Mesajı Okuyun
Old 04-07-2008, 14:18   #1
Mehmet Haluk

 
Varsayılan tüzel kişilik perdesi

Yargıtay 19. Hukuk Dairesi’nin E:2005/8774, K:2006/5232 kararıyla “...tüzel kişilik perdesinin kaldırılarak davalıların sorumlu tutulmasında bir isabetsizlik bulunmamasına” diyerek yerel mahkeme kararını onayladığını belirten Bahtiyar, olayı daha açık anlatmak için yerel mahkemeye konu olan olayı şöyle anlattı:
hUKUK

“İki şirket var: Ege A.Ş. ve Ege Limited. Bu iki şirket de bir kişiye borçlanmışlar, karşılığında fatura düzenlenmiş. İki şirketin ortakları aynı kişilerden oluşuyor, üstelik şirketin yöneticileri ve temsilcileri dahi aynı kişiler. Faturaların bir kısmı anonim şirkete, bir kısmı limitet şirkete kesilmiş. Somut olayda limitet şirketin mali durumu oldukça kötü, Ege A.Ş.’nin mali durumu ise oldukça iyi.

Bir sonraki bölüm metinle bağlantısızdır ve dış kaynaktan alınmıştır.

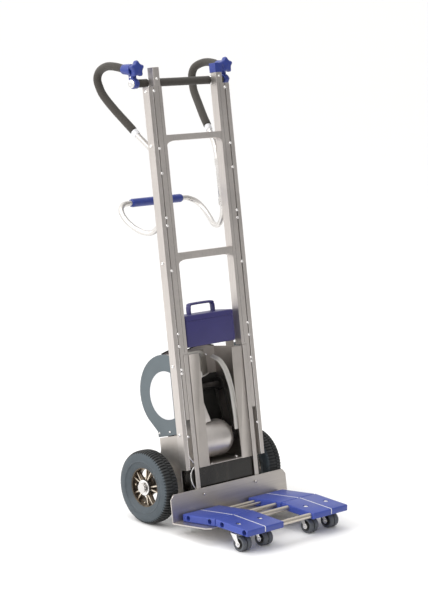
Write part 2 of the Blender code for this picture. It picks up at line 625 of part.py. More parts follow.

Limited şirket alacaklısı “mademki her iki şirketin ortakları, yöneticileri, temsilcileri de aynı, bu durumda alacağımı A.Ş.’den isterim” demiş ve Ege A.Ş.’ye başvurmuş. Ege A.Ş.: “limitet şirketin faturalarından ben sorumlu değilim, ben kendi faturalarımdan sorumluyum, kaldı ki ben bu borçları da başkasına naklettim, bu borçlardan da sorumlu değilim, ben ayrı bir tüzel kişiyim, limitet şirketin borçları beni ilgilendirmez” demiş. Ve olay yargıya intikal etmiş.

Ege A.Ş.’nin avukatı “... Biz her ne kadar aynı kişilerden oluşan iki şirket isek de iki ayrı tüzel kişiyiz. Ege Limitet Şirketi’nin borcu bizi ilgilendirmez” biçiminde bir savunma yapmış.

İzmir 4. asliye ticaret mahkemesi ise konuya ilişkin kaynakları incelemiş ve bilirkişi raporuna dayanarak çok örnek bir karar vermiş. Tüzel kişilik perdesi aralanması teorisini kabul edip anonim şirket ve ortaklarının limitet şirket borçlarından sorumlu olması gerektiğine karar vermiş. Yargıtay 19. Hukuk Dairesi de bu kararı onarken, tüzel kişilik perdesinin aralanması teorisini de kabul etmiş oluyor.”